DATA EXCERPT:
•••

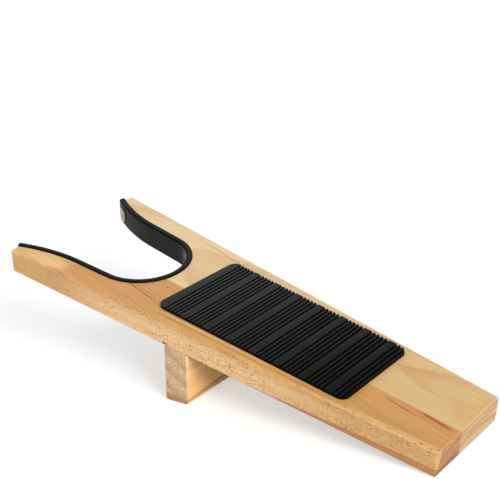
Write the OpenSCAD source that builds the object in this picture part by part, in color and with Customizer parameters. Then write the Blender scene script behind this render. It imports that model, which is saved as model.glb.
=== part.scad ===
// Wooden boot jack: a tapered two-board plate with a lined heel notch, leaned on a cross block.
// All sizes are millimetres. The origin is the middle of the block's sole, on the floor.
// X runs from the arm tips to the toe, Y to the far side and Z up.

/* [Plate] */
// Length of the plate from the arm tips to the toe
plate_l = 351; // [331:5:381]
// Width across the two arm tips
tips_w = 119; // [115:1:127]
// Width at the toe
toe_w = 65.5; // [58:0.5:76]
// Thickness of the two boards
plate_t = 18; // [16:0.5:24]
// Radius of the plate's four upright corners
corner_r = 2; // [2:0.5:5]
// Rounding along the plate's outer edges
edge_r = 1.5; // [1:0.5:2.5]
// Rounding of the toe's lower edge, which touches the floor
toe_r = 2.5; // [2:0.5:5]
// Distance of the glue line from the middle, towards the near side
glue_line = 9; // [4:1:14]

/* [Heel notch] */
// Depth of the notch in the wood, from the arm tips
notch_depth = 115; // [110:0.5:122]
// Radius of the round bottom of the notch in the wood
notch_r = 36.5; // [34:0.5:38]
// Angle by which each straight wall opens towards the tips
wall_angle = 4; // [2:0.5:6]
// Length of each straight wall, from the round bottom to the flare
wall_l = 31.5; // [20:0.5:40]
// Radius of the flared part of each wall
flare_r = 130; // [125:1:170]

/* [Liner] */
// Thickness of the strip that lines the notch
liner_t = 4.5; // [3:0.25:6]
// Height of the strip's upper rim above the plate
liner_proud = 1.2; // [0.5:0.1:2]
// Rounding of the two rims on the boot's side of the strip
rim_r = 1.6; // [0.6:0.1:2]
// Rounding of the two rims on the wood's side of the strip
back_rim_r = 0.8; // [0.3:0.1:0.9]
// Thickness of the glue film behind the strip
glue_film = 0.1; // [0.05:0.05:0.2]

/* [Tacks] */
// Diameter of a tack's domed head
tack_head_d = 12; // [9:0.5:12]
// Height of the dome
tack_head_h = 1.8; // [1.2:0.1:3]
// Thickness of the head's sheet metal
tack_sheet = 0.7; // [0.4:0.1:1]
// Diameter of a tack's shank
tack_shank_d = 1.8; // [1.4:0.1:2.4]
// Length of a tack's shank below its head
tack_shank_l = 12; // [10:0.5:13]
// Distance of a tack's axis from the end of the strip
tack_from_end = 8.5; // [6.5:0.5:12]

/* [Tread pad] */
// Distance of the pad's back edge from the arm tips
pad_x = 136; // [132:0.5:140]
// Length of the pad
pad_l = 151; // [120:1:160]
// Thickness of the pad
pad_t = 2.5; // [2:0.25:4]
// Bare wood beside the pad at its back edge
pad_back_margin = 11.7; // [6:0.1:16]
// Bare wood beside the pad at its front edge
pad_front_margin = 4.9; // [2.5:0.1:8]
// Radius of the pad's corners
pad_corner_r = 5.5; // [3:0.5:8]
// Distance between the grooves of one group
groove_pitch = 3.05; // [2.8:0.05:3.3]
// Grooves in one group
grooves_in_group = 5; // [3:1:5]
// Distance from one group of grooves to the next
group_pitch = 19.5; // [18.5:0.5:24]
// Distance of the first groove from the pad's back edge
first_groove = 6.5; // [4:0.5:10]
// Width of a groove at its mouth
groove_mouth = 1.7; // [1.2:0.1:2]
// Width of a groove at its floor
groove_floor = 1.1; // [0.6:0.1:1.2]
// Depth of a groove
groove_depth = 1.5; // [0.8:0.1:1.7]
// Narrowest rib left at the pad's front edge
end_rib = 0.8; // [0.5:0.1:3]

/* [Cross block] */
// Distance of the block's back face from the arm tips
block_x = 150.5; // [146:0.5:158]
// Thickness of the block along the plate
block_t = 20.5; // [16:0.5:22]
// Height of the block's back face
block_h = 45; // [36:0.5:50]
// How far the block's ends stay inside the plate's sides
block_inset = 0.5; // [0:0.25:3]
// Rounding of the block's long edges
block_r = 3; // [1:0.5:4]
// Rounding of the upright edges at the block's ends
block_end_r = 1.5; // [0.5:0.5:3]

/* [Screws] */
// Distance between the two screws
screw_gap = 54; // [46:1:60]
// Diameter of a screw's head
screw_head_d = 8; // [7:0.5:9]
// Diameter of a screw's shank
screw_shank_d = 4; // [3.5:0.25:4.5]
// Length of a screw
screw_l = 45; // [35:1:48]
// Depth of the head's top below the plate's top face
screw_sunk = 0.5; // [0.2:0.1:1.5]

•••

REQUIRED TASK:
Repeat the whole listing exactly, keeping every line intact.

SOLUTION:
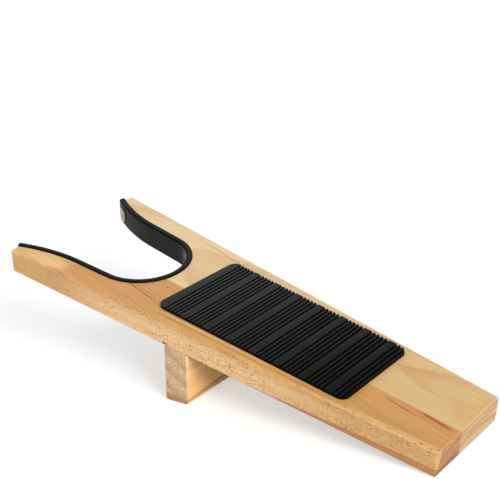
Write the OpenSCAD source that builds the object in this picture part by part, in color and with Customizer parameters. Then write the Blender scene script behind this render. It imports that model, which is saved as model.glb.
=== part.scad ===
// Wooden boot jack: a tapered two-board plate with a lined heel notch, leaned on a cross block.
// All sizes are millimetres. The origin is the middle of the block's sole, on the floor.
// X runs from the arm tips to the toe, Y to the far side and Z up.

/* [Plate] */
// Length of the plate from the arm tips to the toe
plate_l = 351; // [331:5:381]
// Width across the two arm tips
tips_w = 119; // [115:1:127]
// Width at the toe
toe_w = 65.5; // [58:0.5:76]
// Thickness of the two boards
plate_t = 18; // [16:0.5:24]
// Radius of the plate's four upright corners
corner_r = 2; // [2:0.5:5]
// Rounding along the plate's outer edges
edge_r = 1.5; // [1:0.5:2.5]
// Rounding of the toe's lower edge, which touches the floor
toe_r = 2.5; // [2:0.5:5]
// Distance of the glue line from the middle, towards the near side
glue_line = 9; // [4:1:14]

/* [Heel notch] */
// Depth of the notch in the wood, from the arm tips
notch_depth = 115; // [110:0.5:122]
// Radius of the round bottom of the notch in the wood
notch_r = 36.5; // [34:0.5:38]
// Angle by which each straight wall opens towards the tips
wall_angle = 4; // [2:0.5:6]
// Length of each straight wall, from the round bottom to the flare
wall_l = 31.5; // [20:0.5:40]
// Radius of the flared part of each wall
flare_r = 130; // [125:1:170]

/* [Liner] */
// Thickness of the strip that lines the notch
liner_t = 4.5; // [3:0.25:6]
// Height of the strip's upper rim above the plate
liner_proud = 1.2; // [0.5:0.1:2]
// Rounding of the two rims on the boot's side of the strip
rim_r = 1.6; // [0.6:0.1:2]
// Rounding of the two rims on the wood's side of the strip
back_rim_r = 0.8; // [0.3:0.1:0.9]
// Thickness of the glue film behind the strip
glue_film = 0.1; // [0.05:0.05:0.2]

/* [Tacks] */
// Diameter of a tack's domed head
tack_head_d = 12; // [9:0.5:12]
// Height of the dome
tack_head_h = 1.8; // [1.2:0.1:3]
// Thickness of the head's sheet metal
tack_sheet = 0.7; // [0.4:0.1:1]
// Diameter of a tack's shank
tack_shank_d = 1.8; // [1.4:0.1:2.4]
// Length of a tack's shank below its head
tack_shank_l = 12; // [10:0.5:13]
// Distance of a tack's axis from the end of the strip
tack_from_end = 8.5; // [6.5:0.5:12]

/* [Tread pad] */
// Distance of the pad's back edge from the arm tips
pad_x = 136; // [132:0.5:140]
// Length of the pad
pad_l = 151; // [120:1:160]
// Thickness of the pad
pad_t = 2.5; // [2:0.25:4]
// Bare wood beside the pad at its back edge
pad_back_margin = 11.7; // [6:0.1:16]
// Bare wood beside the pad at its front edge
pad_front_margin = 4.9; // [2.5:0.1:8]
// Radius of the pad's corners
pad_corner_r = 5.5; // [3:0.5:8]
// Distance between the grooves of one group
groove_pitch = 3.05; // [2.8:0.05:3.3]
// Grooves in one group
grooves_in_group = 5; // [3:1:5]
// Distance from one group of grooves to the next
group_pitch = 19.5; // [18.5:0.5:24]
// Distance of the first groove from the pad's back edge
first_groove = 6.5; // [4:0.5:10]
// Width of a groove at its mouth
groove_mouth = 1.7; // [1.2:0.1:2]
// Width of a groove at its floor
groove_floor = 1.1; // [0.6:0.1:1.2]
// Depth of a groove
groove_depth = 1.5; // [0.8:0.1:1.7]
// Narrowest rib left at the pad's front edge
end_rib = 0.8; // [0.5:0.1:3]

/* [Cross block] */
// Distance of the block's back face from the arm tips
block_x = 150.5; // [146:0.5:158]
// Thickness of the block along the plate
block_t = 20.5; // [16:0.5:22]
// Height of the block's back face
block_h = 45; // [36:0.5:50]
// How far the block's ends stay inside the plate's sides
block_inset = 0.5; // [0:0.25:3]
// Rounding of the block's long edges
block_r = 3; // [1:0.5:4]
// Rounding of the upright edges at the block's ends
block_end_r = 1.5; // [0.5:0.5:3]

/* [Screws] */
// Distance between the two screws
screw_gap = 54; // [46:1:60]
// Diameter of a screw's head
screw_head_d = 8; // [7:0.5:9]
// Diameter of a screw's shank
screw_shank_d = 4; // [3.5:0.25:4.5]
// Length of a screw
screw_l = 45; // [35:1:48]
// Depth of the head's top below the plate's top face
screw_sunk = 0.5; // [0.2:0.1:1.5]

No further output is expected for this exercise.